◆ What the exercise asks
Copy all lines holding the word "picture" from the entries.

JSON records of objects
↓

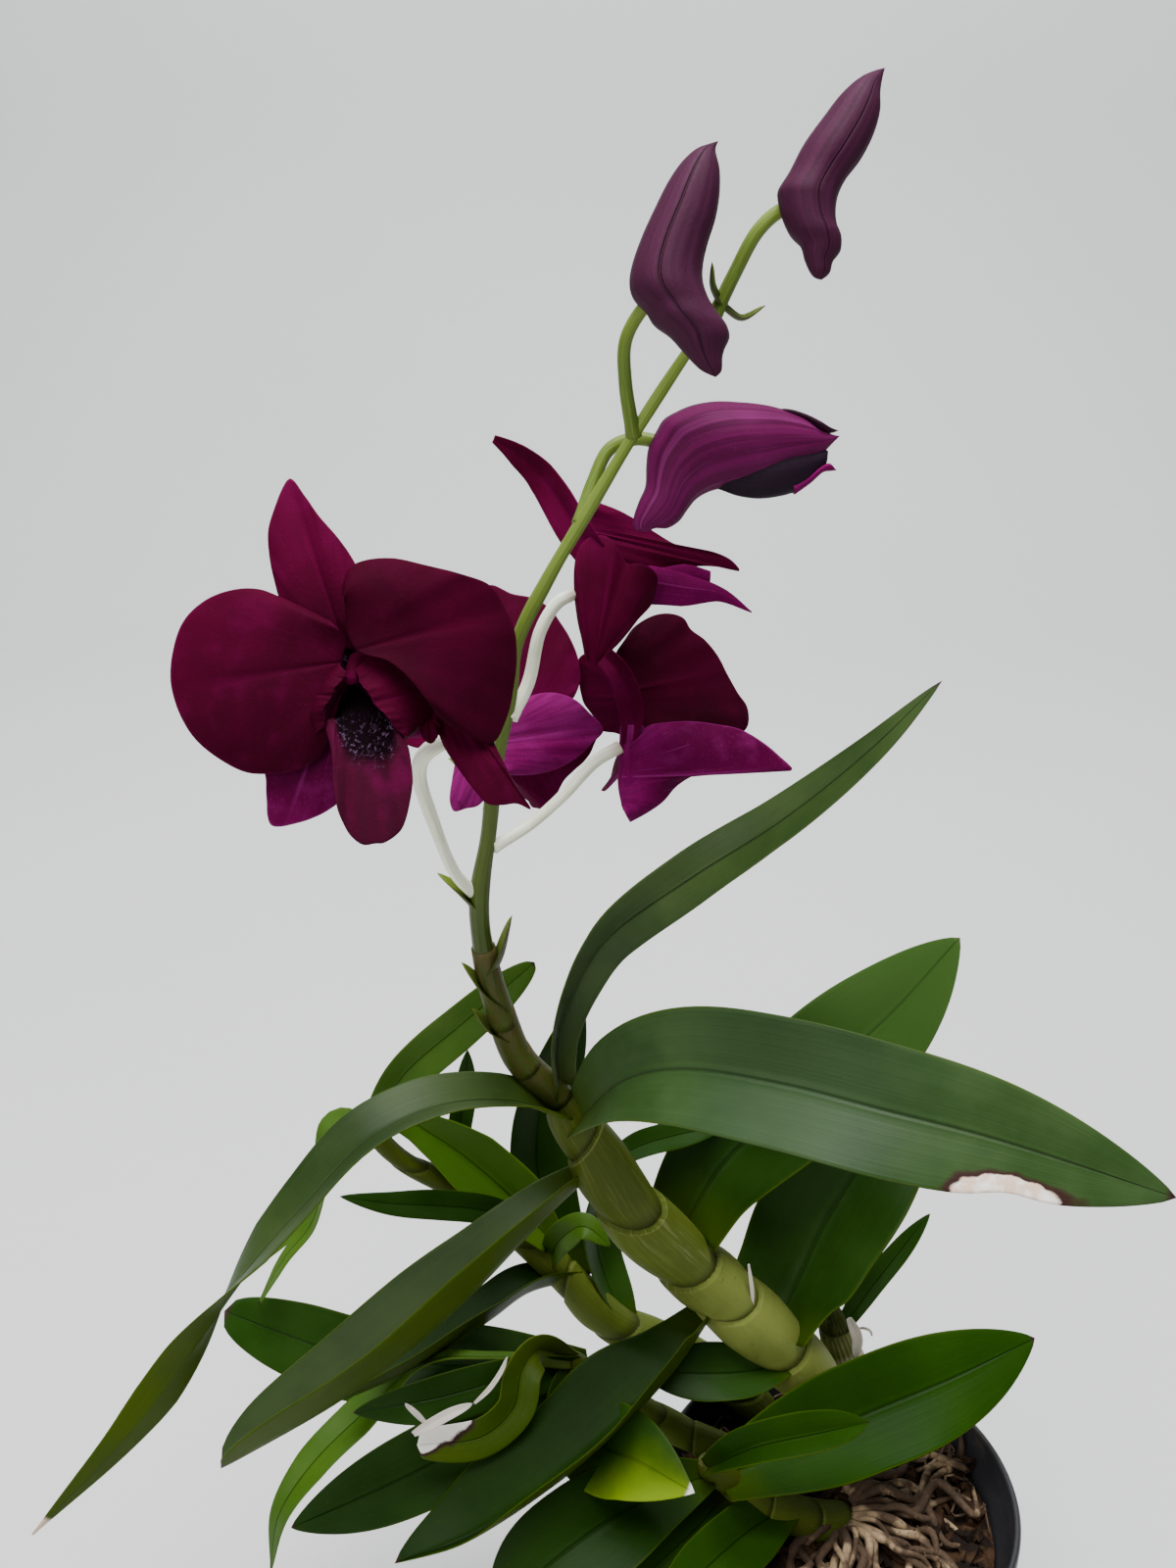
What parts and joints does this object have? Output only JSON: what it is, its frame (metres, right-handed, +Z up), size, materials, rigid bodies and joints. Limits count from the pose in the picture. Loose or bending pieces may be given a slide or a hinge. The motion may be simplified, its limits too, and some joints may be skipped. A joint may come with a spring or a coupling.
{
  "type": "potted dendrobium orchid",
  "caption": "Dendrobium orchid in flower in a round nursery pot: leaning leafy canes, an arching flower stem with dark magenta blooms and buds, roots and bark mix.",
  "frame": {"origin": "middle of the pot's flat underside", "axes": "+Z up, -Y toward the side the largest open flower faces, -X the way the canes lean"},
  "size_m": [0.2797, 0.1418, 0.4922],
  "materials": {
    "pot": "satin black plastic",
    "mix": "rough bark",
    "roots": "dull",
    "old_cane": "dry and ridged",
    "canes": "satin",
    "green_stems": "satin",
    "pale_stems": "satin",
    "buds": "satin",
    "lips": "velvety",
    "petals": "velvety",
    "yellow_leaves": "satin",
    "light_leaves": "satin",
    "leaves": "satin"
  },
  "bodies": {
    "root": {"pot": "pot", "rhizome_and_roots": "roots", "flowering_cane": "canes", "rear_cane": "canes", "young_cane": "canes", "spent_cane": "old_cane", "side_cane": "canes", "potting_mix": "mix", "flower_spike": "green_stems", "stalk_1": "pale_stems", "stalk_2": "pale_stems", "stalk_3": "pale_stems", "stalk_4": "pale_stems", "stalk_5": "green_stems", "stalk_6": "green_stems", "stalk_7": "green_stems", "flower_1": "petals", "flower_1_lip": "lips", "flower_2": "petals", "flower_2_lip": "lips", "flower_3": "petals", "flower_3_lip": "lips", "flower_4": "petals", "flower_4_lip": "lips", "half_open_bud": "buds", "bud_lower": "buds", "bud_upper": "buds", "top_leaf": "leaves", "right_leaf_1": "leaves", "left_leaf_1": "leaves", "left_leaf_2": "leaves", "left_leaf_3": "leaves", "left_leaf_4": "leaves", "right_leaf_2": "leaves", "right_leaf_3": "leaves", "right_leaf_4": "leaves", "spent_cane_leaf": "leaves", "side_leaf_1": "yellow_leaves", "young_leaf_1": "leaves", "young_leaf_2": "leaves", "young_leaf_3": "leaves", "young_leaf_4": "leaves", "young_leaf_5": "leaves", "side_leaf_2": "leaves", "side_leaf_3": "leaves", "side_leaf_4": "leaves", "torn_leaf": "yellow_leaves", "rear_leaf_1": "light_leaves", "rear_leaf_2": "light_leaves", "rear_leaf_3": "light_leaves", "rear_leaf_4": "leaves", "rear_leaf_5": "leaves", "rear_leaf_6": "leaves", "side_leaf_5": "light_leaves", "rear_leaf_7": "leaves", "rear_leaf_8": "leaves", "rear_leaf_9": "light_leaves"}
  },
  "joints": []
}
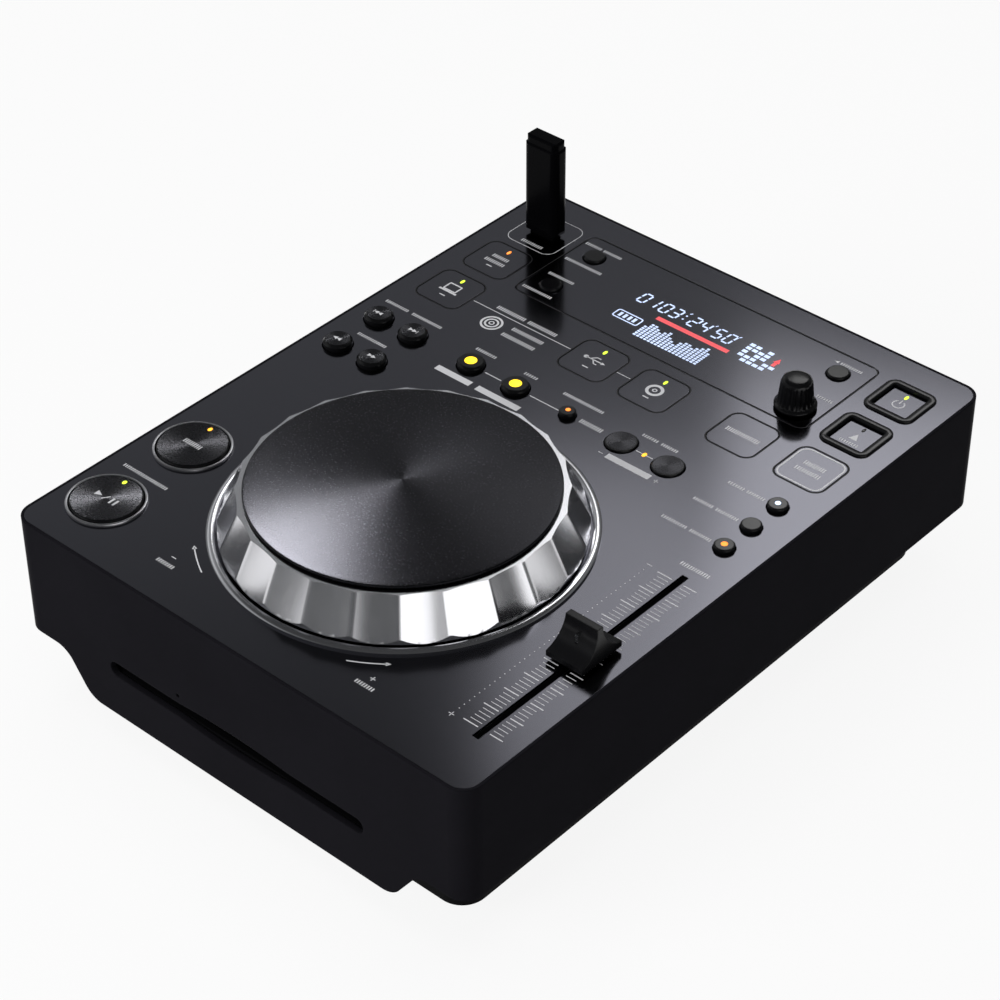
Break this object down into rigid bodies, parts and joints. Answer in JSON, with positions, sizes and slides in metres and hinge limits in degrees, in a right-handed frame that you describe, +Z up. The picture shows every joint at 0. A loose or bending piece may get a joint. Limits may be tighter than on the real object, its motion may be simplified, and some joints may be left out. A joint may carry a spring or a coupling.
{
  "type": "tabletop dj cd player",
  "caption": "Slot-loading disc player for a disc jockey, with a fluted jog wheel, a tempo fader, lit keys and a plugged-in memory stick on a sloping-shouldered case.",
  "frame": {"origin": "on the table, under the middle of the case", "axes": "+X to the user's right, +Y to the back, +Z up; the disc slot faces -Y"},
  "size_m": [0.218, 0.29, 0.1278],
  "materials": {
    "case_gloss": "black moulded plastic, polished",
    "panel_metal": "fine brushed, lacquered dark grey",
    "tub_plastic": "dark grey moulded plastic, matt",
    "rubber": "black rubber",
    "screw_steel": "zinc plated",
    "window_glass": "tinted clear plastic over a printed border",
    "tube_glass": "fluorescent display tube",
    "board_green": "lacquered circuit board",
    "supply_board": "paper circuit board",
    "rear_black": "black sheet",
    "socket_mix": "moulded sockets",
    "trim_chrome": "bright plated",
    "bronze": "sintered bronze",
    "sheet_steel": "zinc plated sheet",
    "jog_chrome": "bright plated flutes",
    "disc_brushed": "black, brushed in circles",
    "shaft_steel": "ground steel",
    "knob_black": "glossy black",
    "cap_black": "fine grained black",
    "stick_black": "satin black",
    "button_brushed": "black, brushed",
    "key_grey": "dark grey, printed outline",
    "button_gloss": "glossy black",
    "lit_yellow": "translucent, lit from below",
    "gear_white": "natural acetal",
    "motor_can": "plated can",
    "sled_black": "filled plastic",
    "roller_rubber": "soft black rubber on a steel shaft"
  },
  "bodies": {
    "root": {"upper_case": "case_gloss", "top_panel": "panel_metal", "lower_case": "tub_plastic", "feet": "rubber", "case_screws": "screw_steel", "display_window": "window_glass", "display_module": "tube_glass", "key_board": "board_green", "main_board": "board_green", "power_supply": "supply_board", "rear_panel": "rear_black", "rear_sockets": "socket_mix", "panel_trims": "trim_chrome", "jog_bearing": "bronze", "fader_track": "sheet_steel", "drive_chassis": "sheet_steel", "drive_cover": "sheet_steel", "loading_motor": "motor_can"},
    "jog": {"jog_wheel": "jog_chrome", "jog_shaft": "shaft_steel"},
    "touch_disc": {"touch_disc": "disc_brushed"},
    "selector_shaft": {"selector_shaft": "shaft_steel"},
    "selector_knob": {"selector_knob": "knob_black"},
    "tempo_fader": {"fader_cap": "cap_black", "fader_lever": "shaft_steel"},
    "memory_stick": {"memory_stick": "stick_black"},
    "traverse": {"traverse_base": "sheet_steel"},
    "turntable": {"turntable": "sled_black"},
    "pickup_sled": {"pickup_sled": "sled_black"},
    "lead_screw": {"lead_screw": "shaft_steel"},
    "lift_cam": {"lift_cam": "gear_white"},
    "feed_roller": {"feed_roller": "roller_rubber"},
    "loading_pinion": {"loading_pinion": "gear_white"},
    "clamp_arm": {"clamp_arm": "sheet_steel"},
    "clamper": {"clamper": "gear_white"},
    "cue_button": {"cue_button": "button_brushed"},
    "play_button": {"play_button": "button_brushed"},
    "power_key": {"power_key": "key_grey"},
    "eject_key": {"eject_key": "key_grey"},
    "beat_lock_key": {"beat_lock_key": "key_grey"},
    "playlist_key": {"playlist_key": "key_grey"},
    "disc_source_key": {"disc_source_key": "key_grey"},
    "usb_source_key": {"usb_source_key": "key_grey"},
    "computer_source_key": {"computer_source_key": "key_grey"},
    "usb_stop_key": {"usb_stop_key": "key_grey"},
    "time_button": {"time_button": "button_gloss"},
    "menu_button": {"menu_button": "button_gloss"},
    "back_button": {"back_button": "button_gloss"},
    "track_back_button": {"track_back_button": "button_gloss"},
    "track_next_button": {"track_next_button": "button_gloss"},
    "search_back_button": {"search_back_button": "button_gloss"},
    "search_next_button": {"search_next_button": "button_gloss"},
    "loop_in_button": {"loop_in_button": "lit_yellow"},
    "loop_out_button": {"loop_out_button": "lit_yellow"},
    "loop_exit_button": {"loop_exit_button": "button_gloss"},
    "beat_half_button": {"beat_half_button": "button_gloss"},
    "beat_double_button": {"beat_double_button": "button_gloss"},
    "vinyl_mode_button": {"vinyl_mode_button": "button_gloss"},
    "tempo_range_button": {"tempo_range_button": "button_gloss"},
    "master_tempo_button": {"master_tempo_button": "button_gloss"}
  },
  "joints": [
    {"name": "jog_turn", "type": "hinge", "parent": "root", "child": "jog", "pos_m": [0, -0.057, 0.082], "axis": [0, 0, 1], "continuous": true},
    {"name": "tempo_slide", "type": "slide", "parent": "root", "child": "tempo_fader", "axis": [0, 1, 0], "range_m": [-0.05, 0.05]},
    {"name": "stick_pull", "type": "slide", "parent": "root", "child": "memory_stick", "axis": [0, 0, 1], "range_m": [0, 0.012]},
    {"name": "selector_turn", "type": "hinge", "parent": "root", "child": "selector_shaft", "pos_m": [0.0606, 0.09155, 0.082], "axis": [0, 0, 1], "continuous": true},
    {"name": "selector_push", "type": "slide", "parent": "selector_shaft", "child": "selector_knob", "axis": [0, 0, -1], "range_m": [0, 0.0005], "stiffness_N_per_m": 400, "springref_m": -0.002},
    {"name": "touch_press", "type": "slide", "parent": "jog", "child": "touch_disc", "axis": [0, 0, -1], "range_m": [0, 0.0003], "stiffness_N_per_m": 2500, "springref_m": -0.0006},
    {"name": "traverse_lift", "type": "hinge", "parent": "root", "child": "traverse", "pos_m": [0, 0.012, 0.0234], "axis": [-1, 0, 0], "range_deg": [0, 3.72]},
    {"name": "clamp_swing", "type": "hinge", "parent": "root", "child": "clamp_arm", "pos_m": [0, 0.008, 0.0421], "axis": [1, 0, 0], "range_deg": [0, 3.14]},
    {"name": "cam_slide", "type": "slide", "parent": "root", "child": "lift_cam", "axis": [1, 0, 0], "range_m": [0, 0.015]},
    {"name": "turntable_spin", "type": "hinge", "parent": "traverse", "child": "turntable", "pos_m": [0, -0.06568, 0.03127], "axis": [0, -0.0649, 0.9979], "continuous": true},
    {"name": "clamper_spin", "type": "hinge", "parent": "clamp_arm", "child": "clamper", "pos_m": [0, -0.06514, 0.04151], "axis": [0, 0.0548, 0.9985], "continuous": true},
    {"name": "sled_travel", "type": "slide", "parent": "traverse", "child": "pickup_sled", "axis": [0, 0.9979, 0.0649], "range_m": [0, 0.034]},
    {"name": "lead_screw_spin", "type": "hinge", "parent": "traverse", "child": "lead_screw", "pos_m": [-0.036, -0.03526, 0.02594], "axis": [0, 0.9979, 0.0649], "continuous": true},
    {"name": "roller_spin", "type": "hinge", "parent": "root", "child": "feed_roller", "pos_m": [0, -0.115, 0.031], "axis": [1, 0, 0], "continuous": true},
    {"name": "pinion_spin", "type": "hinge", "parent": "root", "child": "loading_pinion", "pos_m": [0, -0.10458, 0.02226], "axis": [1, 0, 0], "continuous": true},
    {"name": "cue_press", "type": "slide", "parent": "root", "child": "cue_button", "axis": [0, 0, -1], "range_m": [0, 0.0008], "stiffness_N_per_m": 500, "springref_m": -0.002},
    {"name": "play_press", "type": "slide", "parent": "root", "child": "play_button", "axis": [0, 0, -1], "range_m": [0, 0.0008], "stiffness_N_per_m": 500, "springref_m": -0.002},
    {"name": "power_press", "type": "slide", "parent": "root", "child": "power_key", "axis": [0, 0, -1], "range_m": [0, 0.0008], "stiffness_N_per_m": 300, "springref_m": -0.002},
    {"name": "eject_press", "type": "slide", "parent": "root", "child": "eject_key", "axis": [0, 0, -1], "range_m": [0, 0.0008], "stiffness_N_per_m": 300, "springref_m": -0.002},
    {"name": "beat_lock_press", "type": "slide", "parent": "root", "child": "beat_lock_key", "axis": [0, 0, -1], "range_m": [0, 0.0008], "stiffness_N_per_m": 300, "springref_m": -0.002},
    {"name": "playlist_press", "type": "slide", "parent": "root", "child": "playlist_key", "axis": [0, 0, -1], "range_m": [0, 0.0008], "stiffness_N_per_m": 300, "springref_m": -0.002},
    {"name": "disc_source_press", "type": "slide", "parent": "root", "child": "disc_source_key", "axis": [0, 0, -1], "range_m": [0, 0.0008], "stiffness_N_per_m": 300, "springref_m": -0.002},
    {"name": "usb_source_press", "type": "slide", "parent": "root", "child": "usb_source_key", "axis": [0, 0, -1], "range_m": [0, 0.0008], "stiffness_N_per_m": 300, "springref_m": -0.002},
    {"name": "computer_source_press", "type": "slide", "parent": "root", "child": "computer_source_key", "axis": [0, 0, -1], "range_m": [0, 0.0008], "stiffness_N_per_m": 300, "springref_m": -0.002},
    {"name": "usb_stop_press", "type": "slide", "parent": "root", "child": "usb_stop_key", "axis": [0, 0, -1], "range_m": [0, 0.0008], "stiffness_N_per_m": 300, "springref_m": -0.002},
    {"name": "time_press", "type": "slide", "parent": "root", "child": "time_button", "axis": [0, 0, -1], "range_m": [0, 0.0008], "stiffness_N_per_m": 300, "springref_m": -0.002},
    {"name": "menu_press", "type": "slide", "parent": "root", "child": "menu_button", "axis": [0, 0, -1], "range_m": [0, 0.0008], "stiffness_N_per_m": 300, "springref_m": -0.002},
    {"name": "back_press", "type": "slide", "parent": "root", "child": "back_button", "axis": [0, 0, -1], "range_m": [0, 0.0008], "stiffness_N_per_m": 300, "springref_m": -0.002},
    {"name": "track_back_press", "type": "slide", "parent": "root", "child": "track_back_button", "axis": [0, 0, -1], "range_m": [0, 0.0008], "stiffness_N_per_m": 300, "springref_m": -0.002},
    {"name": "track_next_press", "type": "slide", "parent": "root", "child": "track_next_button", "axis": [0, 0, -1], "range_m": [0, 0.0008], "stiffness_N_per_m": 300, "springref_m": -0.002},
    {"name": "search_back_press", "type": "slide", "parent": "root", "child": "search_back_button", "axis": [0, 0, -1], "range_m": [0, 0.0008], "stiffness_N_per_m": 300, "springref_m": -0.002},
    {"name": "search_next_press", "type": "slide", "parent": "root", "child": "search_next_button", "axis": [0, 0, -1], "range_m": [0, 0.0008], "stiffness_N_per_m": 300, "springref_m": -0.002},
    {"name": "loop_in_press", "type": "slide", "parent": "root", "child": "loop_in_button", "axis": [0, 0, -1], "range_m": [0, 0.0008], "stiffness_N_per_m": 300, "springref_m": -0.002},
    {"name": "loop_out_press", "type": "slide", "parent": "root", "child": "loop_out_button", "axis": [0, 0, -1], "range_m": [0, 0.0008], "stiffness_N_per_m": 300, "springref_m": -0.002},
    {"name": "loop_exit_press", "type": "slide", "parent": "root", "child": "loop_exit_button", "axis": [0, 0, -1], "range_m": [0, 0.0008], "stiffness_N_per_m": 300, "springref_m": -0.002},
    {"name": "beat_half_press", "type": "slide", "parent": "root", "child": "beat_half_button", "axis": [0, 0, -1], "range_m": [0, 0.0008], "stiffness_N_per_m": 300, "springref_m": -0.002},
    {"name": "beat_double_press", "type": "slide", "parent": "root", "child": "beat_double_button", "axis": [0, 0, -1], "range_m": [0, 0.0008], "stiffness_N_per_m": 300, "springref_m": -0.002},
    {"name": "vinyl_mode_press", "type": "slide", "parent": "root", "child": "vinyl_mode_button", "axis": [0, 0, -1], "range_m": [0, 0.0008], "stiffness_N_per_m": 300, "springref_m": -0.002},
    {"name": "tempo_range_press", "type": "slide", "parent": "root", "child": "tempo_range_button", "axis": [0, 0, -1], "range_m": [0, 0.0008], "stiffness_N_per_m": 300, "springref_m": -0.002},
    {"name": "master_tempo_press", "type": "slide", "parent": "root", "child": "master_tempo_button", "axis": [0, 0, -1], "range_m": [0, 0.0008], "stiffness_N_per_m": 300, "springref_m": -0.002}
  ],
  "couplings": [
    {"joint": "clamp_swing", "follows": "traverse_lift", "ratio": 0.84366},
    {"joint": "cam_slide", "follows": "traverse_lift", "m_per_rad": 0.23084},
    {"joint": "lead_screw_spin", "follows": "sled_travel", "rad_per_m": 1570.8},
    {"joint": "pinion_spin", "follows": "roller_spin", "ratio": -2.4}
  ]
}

↑

◆ Exercise answer
What parts and joints does this object have? Output only JSON: what it is, its frame (metres, right-handed, +Z up), size, materials, rigid bodies and joints. Limits count from the pose in the picture. Loose or bending pieces may be given a slide or a hinge. The motion may be simplified, its limits too, and some joints may be skipped. A joint may come with a spring or a coupling.
Break this object down into rigid bodies, parts and joints. Answer in JSON, with positions, sizes and slides in metres and hinge limits in degrees, in a right-handed frame that you describe, +Z up. The picture shows every joint at 0. A loose or bending piece may get a joint. Limits may be tighter than on the real object, its motion may be simplified, and some joints may be left out. A joint may carry a spring or a coupling.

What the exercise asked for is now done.